Description of the task -> Give the data below again, word for word.

Collected data ->
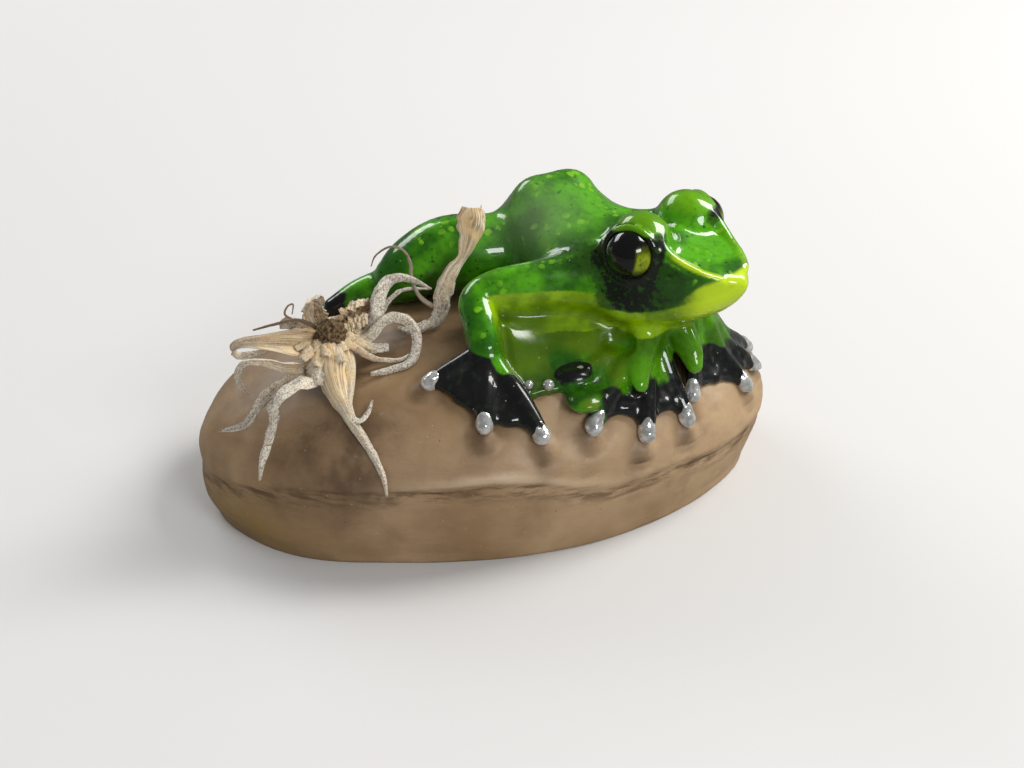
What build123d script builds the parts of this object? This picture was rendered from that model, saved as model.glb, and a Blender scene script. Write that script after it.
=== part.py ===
"""Glossy tree-frog figurine crouching on a pebble, with a dried air plant glued beside it.

Millimetres, +Z up. The origin is the middle of the pebble's flat underside, and +X runs along the
pebble's long axis, towards the end with the frog's head. The frog's trunk faces -Y and its head is
turned towards +X. "Right" and "left" are the frog's own. Nothing on the object moves.
"""

import math
import os

from build123d import *

# ---------------------------------------------------------------- driving dimensions
PEBBLE_LENGTH = 101.0
PEBBLE_WIDTH = 62.0
PEBBLE_HEIGHT = 31.0
END_CREASE = 11.5  # height of the widest line at the pebble's two ends
SIDE_CREASE = 17.0  # height of the widest line at its two long sides
FOOTPRINT = 0.93  # share of the full outline that touches the table

TOE_PAD_RADIUS = 1.75
TOE_PAD_BASE_ANGLE = 33.0  # degrees below a pad's equator at which its flat base cuts it
EYE_RADIUS = 4.3
EYE_MOUND_RADIUS = 5.2
HEAD_MIDDLE = Vector(28.5, -8.3, 46.7)  # half way between the eye mounds
HEAD_ANGLE = -57.0  # heading of the head in plan, from +X
EYE_SPREAD = 7.0  # from the head's midline to a mound's middle
EYE_SHIFT = (1.1, 2.6, -0.8)  # from a mound's middle to its eye: forward, outward, up

LEAF_THICKNESS = 0.7
CROWN = Vector(-28.0, -5.2, 30.0)  # middle of the dried plant's crown
HEART_RADIUS = 2.6


# ---------------------------------------------------------------- pebble form
def dome_share(t):
    """Share of the full outline at t of the way from the crease to the top."""
    return (1 - t**1.6) ** (1 / 2.2)


def pebble_axis(half, crease, z):
    """Half the pebble's length or width at height z, for the axis whose crease height is given."""
    if z <= crease:
        return half * (FOOTPRINT + (1 - FOOTPRINT) * math.sin(math.pi / 2 * z / crease))
    return half * dome_share((z - crease) / (PEBBLE_HEIGHT - crease))


def pebble_half_axes(z):
    return (
        pebble_axis(PEBBLE_LENGTH / 2, END_CREASE, z),
        pebble_axis(PEBBLE_WIDTH / 2, SIDE_CREASE, z),
    )


def pebble_top(x, y):
    """Height of the pebble's upper surface above the point (x, y), by bisection."""
    low, high = END_CREASE, PEBBLE_HEIGHT - 1e-6
    for _ in range(40):
        middle = (low + high) / 2
        a, b = pebble_half_axes(middle)
        inside = (x / a) ** 2 + (y / b) ** 2 < 1
        low, high = (middle, high) if inside else (low, middle)
    return low


# ---------------------------------------------------------------- lofted forms
def tangents(points):
    """Unit direction of travel at each point of a path."""
    ends = [points[0]] + points + [points[-1]]
    return [(ends[i + 2] - ends[i]).normalized() for i in range(len(points))]


def section_planes(points, side):
    """Planes across a path, whose x directions are carried along it from side without twisting."""
    planes = []
    for origin, forward in zip(points, tangents(points)):
        side = (side - forward * side.dot(forward)).normalized()
        planes.append(Plane(origin=origin, x_dir=side, z_dir=forward))
    return planes


def tube(path, side=Vector(0, 0, 1)):
    """Tapering limb: a loft through circles, from (x, y, z, radius) entries."""
    points = [Vector(*entry[:3]) for entry in path]
    with BuildPart(mode=Mode.PRIVATE) as made:
        for plane, entry in zip(section_planes(points, side), path):
            with BuildSketch(plane):
                Circle(entry[3])
        loft()
    return made.part


def ribbon(points, widths, side, sections=17, thickness=LEAF_THICKNESS):
    """Leaf blade: a loft through thin ellipses along a smooth path, with widths given along it."""
    curve = Spline(*points, mode=Mode.PRIVATE)
    shares = [i / (sections - 1) for i in range(sections)]
    stations = [curve @ share for share in shares]
    with BuildPart(mode=Mode.PRIVATE) as made:
        for plane, share in zip(section_planes(stations, side), shares):
            place = share * (len(widths) - 1)
            before = min(int(place), len(widths) - 2)
            width = widths[before] + (widths[before + 1] - widths[before]) * (place - before)
            thin = min(thickness, width * 0.7)
            with BuildSketch(plane):
                Ellipse(width / 2, thin / 2)
        loft()
    return made.part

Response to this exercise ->
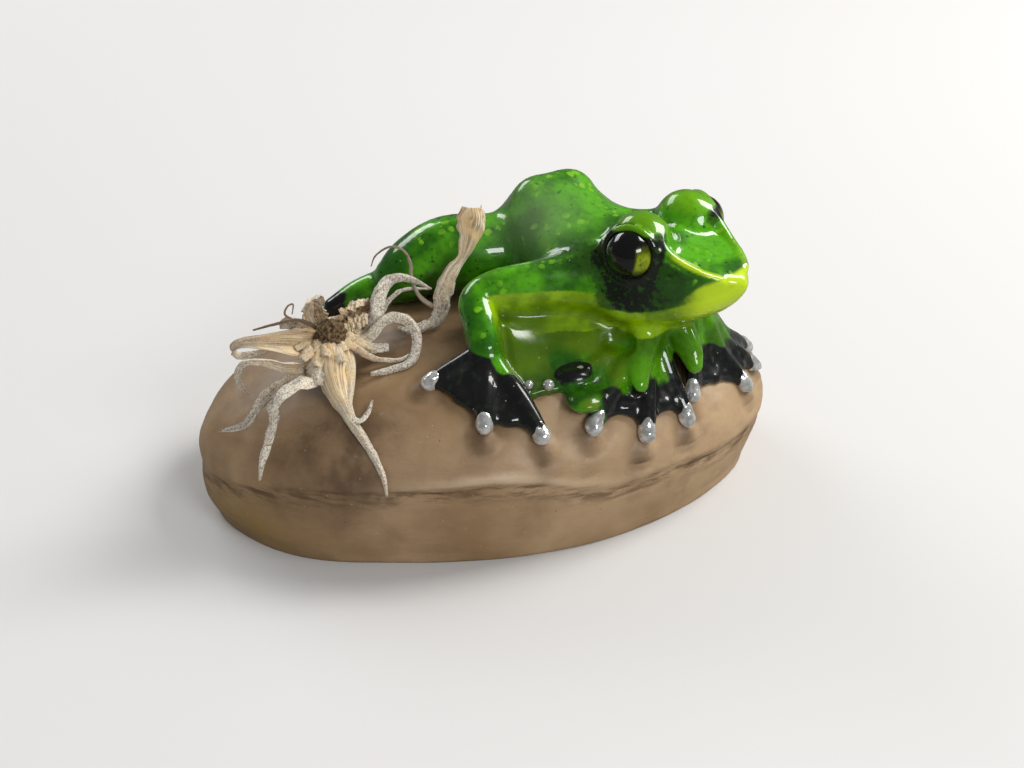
What build123d script builds the parts of this object? This picture was rendered from that model, saved as model.glb, and a Blender scene script. Write that script after it.
=== part.py ===
"""Glossy tree-frog figurine crouching on a pebble, with a dried air plant glued beside it.

Millimetres, +Z up. The origin is the middle of the pebble's flat underside, and +X runs along the
pebble's long axis, towards the end with the frog's head. The frog's trunk faces -Y and its head is
turned towards +X. "Right" and "left" are the frog's own. Nothing on the object moves.
"""

import math
import os

from build123d import *

# ---------------------------------------------------------------- driving dimensions
PEBBLE_LENGTH = 101.0
PEBBLE_WIDTH = 62.0
PEBBLE_HEIGHT = 31.0
END_CREASE = 11.5  # height of the widest line at the pebble's two ends
SIDE_CREASE = 17.0  # height of the widest line at its two long sides
FOOTPRINT = 0.93  # share of the full outline that touches the table

TOE_PAD_RADIUS = 1.75
TOE_PAD_BASE_ANGLE = 33.0  # degrees below a pad's equator at which its flat base cuts it
EYE_RADIUS = 4.3
EYE_MOUND_RADIUS = 5.2
HEAD_MIDDLE = Vector(28.5, -8.3, 46.7)  # half way between the eye mounds
HEAD_ANGLE = -57.0  # heading of the head in plan, from +X
EYE_SPREAD = 7.0  # from the head's midline to a mound's middle
EYE_SHIFT = (1.1, 2.6, -0.8)  # from a mound's middle to its eye: forward, outward, up

LEAF_THICKNESS = 0.7
CROWN = Vector(-28.0, -5.2, 30.0)  # middle of the dried plant's crown
HEART_RADIUS = 2.6


# ---------------------------------------------------------------- pebble form
def dome_share(t):
    """Share of the full outline at t of the way from the crease to the top."""
    return (1 - t**1.6) ** (1 / 2.2)


def pebble_axis(half, crease, z):
    """Half the pebble's length or width at height z, for the axis whose crease height is given."""
    if z <= crease:
        return half * (FOOTPRINT + (1 - FOOTPRINT) * math.sin(math.pi / 2 * z / crease))
    return half * dome_share((z - crease) / (PEBBLE_HEIGHT - crease))


def pebble_half_axes(z):
    return (
        pebble_axis(PEBBLE_LENGTH / 2, END_CREASE, z),
        pebble_axis(PEBBLE_WIDTH / 2, SIDE_CREASE, z),
    )


def pebble_top(x, y):
    """Height of the pebble's upper surface above the point (x, y), by bisection."""
    low, high = END_CREASE, PEBBLE_HEIGHT - 1e-6
    for _ in range(40):
        middle = (low + high) / 2
        a, b = pebble_half_axes(middle)
        inside = (x / a) ** 2 + (y / b) ** 2 < 1
        low, high = (middle, high) if inside else (low, middle)
    return low


# ---------------------------------------------------------------- lofted forms
def tangents(points):
    """Unit direction of travel at each point of a path."""
    ends = [points[0]] + points + [points[-1]]
    return [(ends[i + 2] - ends[i]).normalized() for i in range(len(points))]


def section_planes(points, side):
    """Planes across a path, whose x directions are carried along it from side without twisting."""
    planes = []
    for origin, forward in zip(points, tangents(points)):
        side = (side - forward * side.dot(forward)).normalized()
        planes.append(Plane(origin=origin, x_dir=side, z_dir=forward))
    return planes


def tube(path, side=Vector(0, 0, 1)):
    """Tapering limb: a loft through circles, from (x, y, z, radius) entries."""
    points = [Vector(*entry[:3]) for entry in path]
    with BuildPart(mode=Mode.PRIVATE) as made:
        for plane, entry in zip(section_planes(points, side), path):
            with BuildSketch(plane):
                Circle(entry[3])
        loft()
    return made.part


def ribbon(points, widths, side, sections=17, thickness=LEAF_THICKNESS):
    """Leaf blade: a loft through thin ellipses along a smooth path, with widths given along it."""
    curve = Spline(*points, mode=Mode.PRIVATE)
    shares = [i / (sections - 1) for i in range(sections)]
    stations = [curve @ share for share in shares]
    with BuildPart(mode=Mode.PRIVATE) as made:
        for plane, share in zip(section_planes(stations, side), shares):
            place = share * (len(widths) - 1)
            before = min(int(place), len(widths) - 2)
            width = widths[before] + (widths[before + 1] - widths[before]) * (place - before)
            thin = min(thickness, width * 0.7)
            with BuildSketch(plane):
                Ellipse(width / 2, thin / 2)
        loft()
    return made.part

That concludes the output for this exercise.